Planning a six night trip to Elkmont CG in Smoky Mt. N. P. in October.  No electricity.  Will use furnace at night and water pump a little.  Will not use pup lighting.  Question - I have 3 G24 Marine Starting/Trolling batteries - would these provide adequate power.  Or should I consider getting a deep cycle battery?

Tim5055

My gut feeling is that if all 3 are fully charged up you will be fine.  I would suggest a weekend outing using the batteries to see what kind of time you get out of them.  Obviously you would not be running the furnace in July/August but you could run lights and fans to keep simulate the power use.

Johnowolf

Quote from: AlaTexPlanning a six night trip to Elkmont CG in Smoky Mt. N. P. in October. No electricity. Will use furnace at night and water pump a little. Will not use pup lighting. Question - I have 3 G24 Marine Starting/Trolling batteries - would these provide adequate power. Or should I consider getting a deep cycle battery?
Sounds like that will likely be OK ... I think I saw an estimate somewhere that off a Group 24 Deep Cycle you can expect to get about 64 usable AH (80% of the rated AHs). Their figuring was at aboug 4 hours run-time/24 hours that's probably going to run about 20 AH per 24 hr period(or about 3 nights worth). Pump won't run a whole lot more than that. The G24s probably won't be quite as efficient, but running the three in PARALLEL you should be able to get 6 nights out of 'em. Just be sure to rig them in Parallel (so you're getting 12V from the three batteries) NOT in series (which would give you 36V ... NOT what you want, obviously).

AlaTex

Quote from: JohnowolfSounds like that will likely be OK ... I think I saw an estimate somewhere that off a Group 24 Deep Cycle you can expect to get about 64 usable AH (80% of the rated AHs). Their figuring was at aboug 4 hours run-time/24 hours that's probably going to run about 20 AH per 24 hr period(or about 3 nights worth). Pump won't run a whole lot more than that. The G24s probably won't be quite as efficient, but running the three in PARALLEL you should be able to get 6 nights out of 'em. Just be sure to rig them in Parallel (so you're getting 12V from the three batteries) NOT in series (which would give you 36V ... NOT what you want, obviously).

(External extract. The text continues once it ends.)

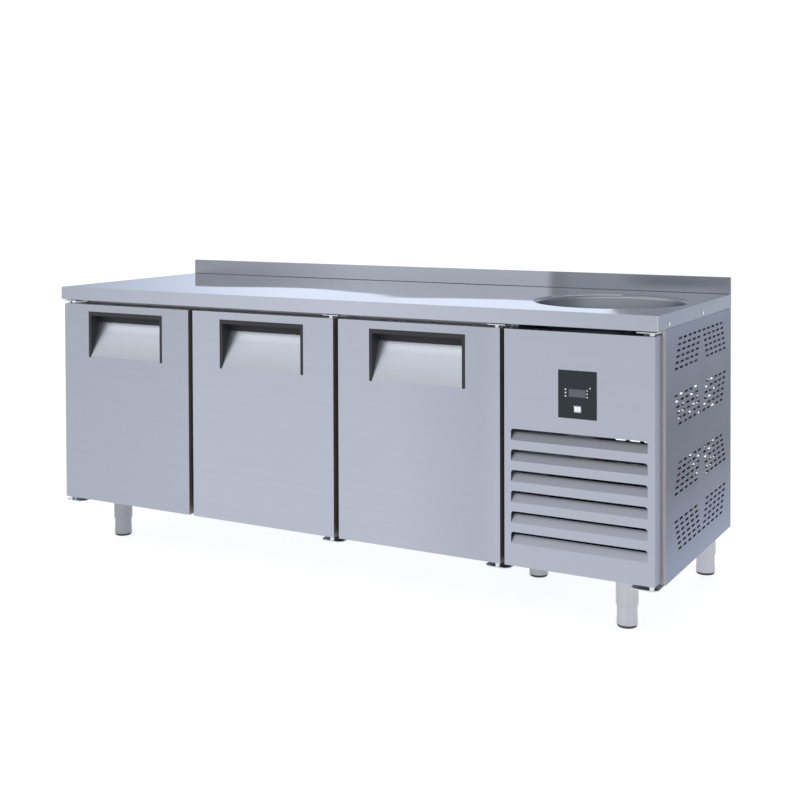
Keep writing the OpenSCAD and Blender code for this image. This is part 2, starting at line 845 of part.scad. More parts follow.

Thanks - rather than hookiing them to gether - my plan was to use one at time - checking the voltage every morning to keep from killing them.  Thoughts about this?

Diplomat

While 3 battery's might do the job to run the furnace all night for 6 nights, FWIW I find that a good sleeping will keep me warmer and without all the noise!  Run the furnace in the evening as you get ready for bed and in the morning as you get up and about for the day, guarantee that 3 batteries will last 6 days that way.  The Smokies in October aren't all that cold, you shouldn't see it dip too far into the 20's at night.

Johnowolf

Quote from: AlaTexThanks - rather than hookiing them to gether - my plan was to use one at time - checking the voltage every morning to keep from killing them. Thoughts about this?
I'm not sure ... my gut feeling would be you'd have less risk of running one of the batteries too low if you run 'em in parallel, but I'm not an expert. I'd be curious to hear from some of the more proficient electrical wizards out there. Which is better (more efficient): use each battery individually and switch 'em by hand as each gets low, or run multiple batteries in parallel? IIRC running them in parallel will draw down each battery roughly equally (i.e. usage spread across batteries at the same time). Like I said, you have less risk of running a single battery too low, but you do have the risk of running all THREE batteries too low at the same time.

MtnCamper

You may get more life from them running them together, yes. BUT they all need to be really close to the same age and power. The stronger one, will try to charge the weaker one. If they are all in good shape, I would jump them together, and use them. But keep an eye on them with a voltmeter, so you know how you are doing on power.